Willie Nelson: An Epic Life
Joe Nick Patoski. Little Brown, $27.99 (576p) ISBN 9780316017787
This impressive, entertaining chronicle of Willie Nelson’s life is replete with exactly what you’d expect—honky-tonk, long nights on the open road, whiskey, womanizing and weed—but Texas writer Patoski (Stevie Ray Vaughan: Caught in the Crossfire, Texas Mountains) looks beyond country music trappings to find the funny, talented, determined man who became an unlikely icon.

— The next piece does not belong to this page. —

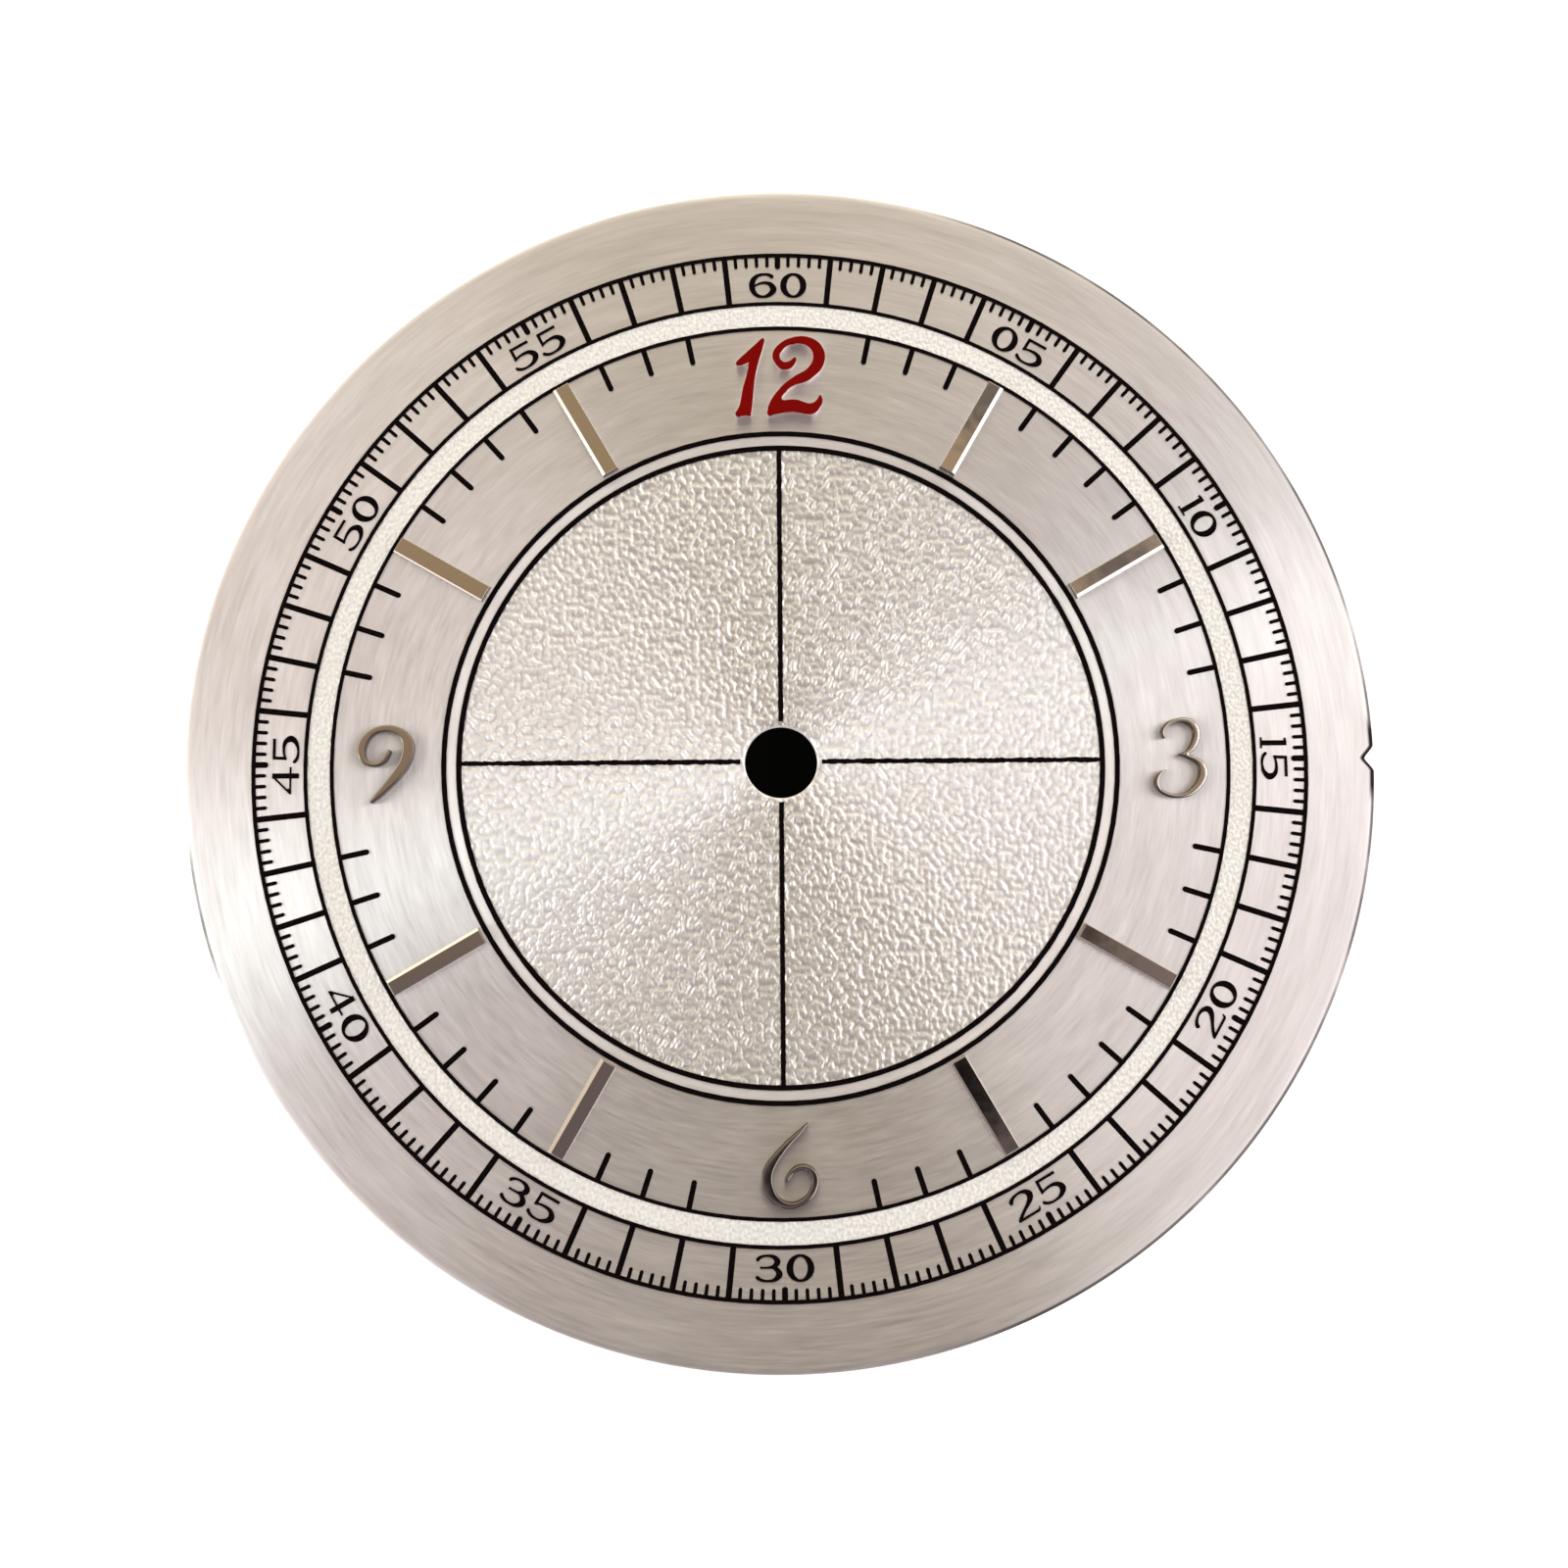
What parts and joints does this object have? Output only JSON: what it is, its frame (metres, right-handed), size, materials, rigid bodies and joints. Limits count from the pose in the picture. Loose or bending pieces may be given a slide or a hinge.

Raised in Abbott, Texas, by impoverished grandparents, Nelson was writing songs about “love, betrayal and cheating” by the age of seven, but was told throughout his life that he couldn’t sing, play or keep a beat. As an adult, Nelson worked odd jobs—encyclopedia salesman among them—while selling songs in Nashville; he had an early hit in 1961 with Patsy Cline’s “Crazy,” and soon began recording for RCA. Fourteen albums later, “with not much to show,” Nelson fled to Austin, Texas, a move many viewed as career suicide; instead, it was a launching pad to stardom, propelled by the up-and-coming hippie movement and the strength of his groundbreaking album Red Headed Stranger. Patoski conducted over a hundred interviews for this thorough, well-noted “epic,” peopling it with “pickers, gypsies, pirates, vagabonds, wanderers and carneys,” including fellow performers like Kris Kristofferson, Kinky Friedman and Leona Williams. Writing with an affectionate country twang, Patoski gives his subject the consideration he deserves in a fine, fluid piece of storytelling that any Nelson fan will appreciate. 8 pages b&w photos. (Apr.)